3. Mathematical Implementation

def _softmax(self, z):
    """Compute softmax function for multi-class classification"""
    exp_z = np.exp(z - np.max(z, axis=1, keepdims=True))
    return exp_z / np.sum(exp_z, axis=1, keepdims=True)

def _cross_entropy_loss(self, y_true, y_pred):
    """Compute cross-entropy loss with regularization"""
    y_one_hot = np.eye(self.n_classes)[y_true]
    epsilon = 1e-15
    y_pred = np.clip(y_pred, epsilon, 1 - epsilon)
    
    loss = -np.mean(np.sum(y_one_hot * np.log(y_pred), axis=1))
    
    # Add regularization term
    if self.reg_type == 'l1':
        reg_term = self.reg_strength * np.sum(np.abs(self.weights))
    elif self.reg_type == 'l2':
        reg_term = self.reg_strength * np.sum(self.weights ** 2)
    else:
        reg_term = 0
        
    return loss + reg_term

Training Process and Results

The model was trained with the following parameters:

  • Learning Rate: 0.01
  • Maximum Iterations: 1000
  • Regularization: L2 with strength 0.01
  • Random State: 42 for reproducibility

Training Progress

The loss decreased consistently from 0.4128 at iteration 100 to 0.1474 at iteration 1000, demonstrating stable convergence.

Model Performance

  • Training Accuracy: 99.30%
  • Test Accuracy: 100.00%
  • Final Loss: 0.1474
  • Model Parameters: 13 features × 3 classes weights + 3 bias terms

Comprehensive Model Evaluation

Classification Metrics

The model achieved perfect performance on the test set:

  • Precision: 1.00 for all classes
  • Recall: 1.00 for all classes
  • F1-Score: 1.00 for all classes
  • Overall Accuracy: 100%

Confusion Matrix Analysis

The confusion matrix showed no misclassifications, indicating the model perfectly distinguished between all three wine types.

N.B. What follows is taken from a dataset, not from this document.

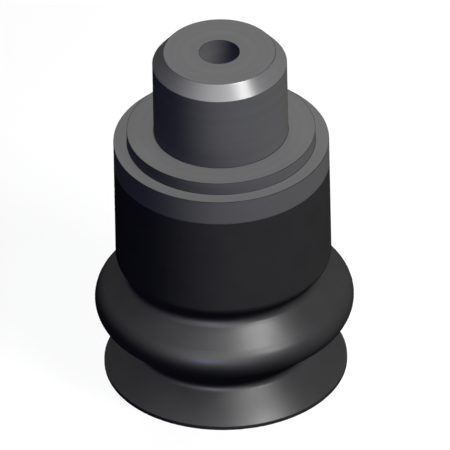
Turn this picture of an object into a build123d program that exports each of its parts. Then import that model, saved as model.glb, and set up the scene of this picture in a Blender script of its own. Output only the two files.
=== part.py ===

Feature Importance Analysis

We analyzed feature importance based on the learned weights:

Top 5 Most Important Features

  1. color_intensity: 0.441 (highest importance)
  2. alcohol: 0.421
  3. proline: 0.406
  4. alcalinity_of_ash: 0.291
  5. hue: 0.275

This analysis revealed that wine color intensity and alcohol content are the most discriminative features for classification.

Learning Outcomes

Technical Skills Developed

  • Algorithm Implementation: Built logistic regression from mathematical principles
  • Multi-class Classification: Handled three wine types with softmax activation
  • Regularization Techniques: Implemented L1/L2 regularization for model robustness
  • Gradient Descent: Optimized model parameters using iterative optimization
  • Model Evaluation: Applied comprehensive metrics and visualization techniques

Mathematical Understanding

  • Softmax Function: Multi-class probability distribution
  • Cross-entropy Loss: Classification loss function with regularization
  • Gradient Computation: Backpropagation for parameter updates
  • Feature Importance: Weight-based feature significance analysis

Best Practices Learned

  • Fallback Mechanisms: Robust data loading with error handling
  • Reproducibility: Consistent random seeds and parameter tracking
  • Regularization: Preventing overfitting through L1/L2 penalties
  • Comprehensive Evaluation: Multiple metrics for thorough model assessment

Code Repository

All implementation code is saved in the ai-sprint project directory as 03_logistic_regression_implementation.ipynb, including:

  • Complete LogisticRegression class implementation
  • Training and evaluation pipeline
  • Feature importance analysis
  • Visualization and reporting functions

Next Steps

Tomorrow's focus will be on implementing additional machine learning algorithms (SVM, Random Forest) and comparing their performance with our custom logistic regression implementation.